Herman Moore, the Lions' great receiver of the '90s, had 11 catches for 135 yards in his rookie season in '91. The next year, Baldwin caught 51 passes for 966 yards and 4 touchdowns. If you're too young to remember Moore, Moore led the NFL in receptions in '95 and '97 and was a fixture for the Detroit offense for a decade with 9,174 career receiving yards despite his horrible rookie season.
Of course there are cautionary tales as well. Reggie Williams of the Jags and Michael Jenkins of the Falcons are similarly built receivers to Baldwin taken this last decade who failed to live up to their big play potential. It's possible that Baldwin takes a similar path. Williams didn't totally flame out but became the very definition of mediocre before leaving the NFL in 2008.

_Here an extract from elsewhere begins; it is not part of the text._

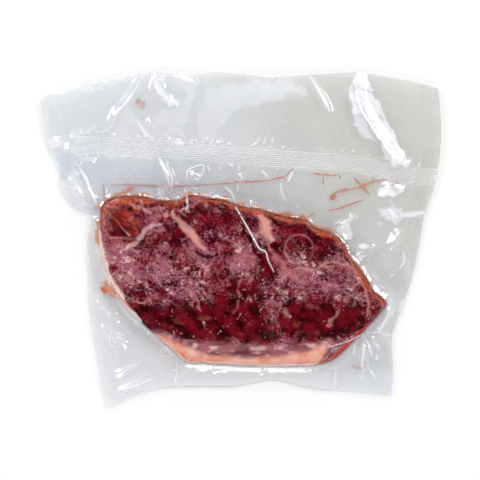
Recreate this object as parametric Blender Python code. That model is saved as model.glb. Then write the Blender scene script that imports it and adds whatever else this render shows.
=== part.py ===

In short, Baldwin is in control of his own career path at this point. The Chiefs are committed to featuring him given the investment and the signs are in place that the team is willing to move on from Dwayne Bowe after 2012. Perhaps not, but Baldwin could find himself as the top receiving option by his third season in the NFL. This is going to be a pivotal year for Baldwin, perhaps a breakout year, and a major increase in his stats should be expected.
Given the commitment on both sides -- Baldwin's determination and focus this offseason and the team's commitment to developing him -- it's likely that Baldwin's story will be one of great success. A 2012 season where Baldwin catches 55 passes for 800 yards and 7 touchdowns is probably a safe bet with the potential for a bit more.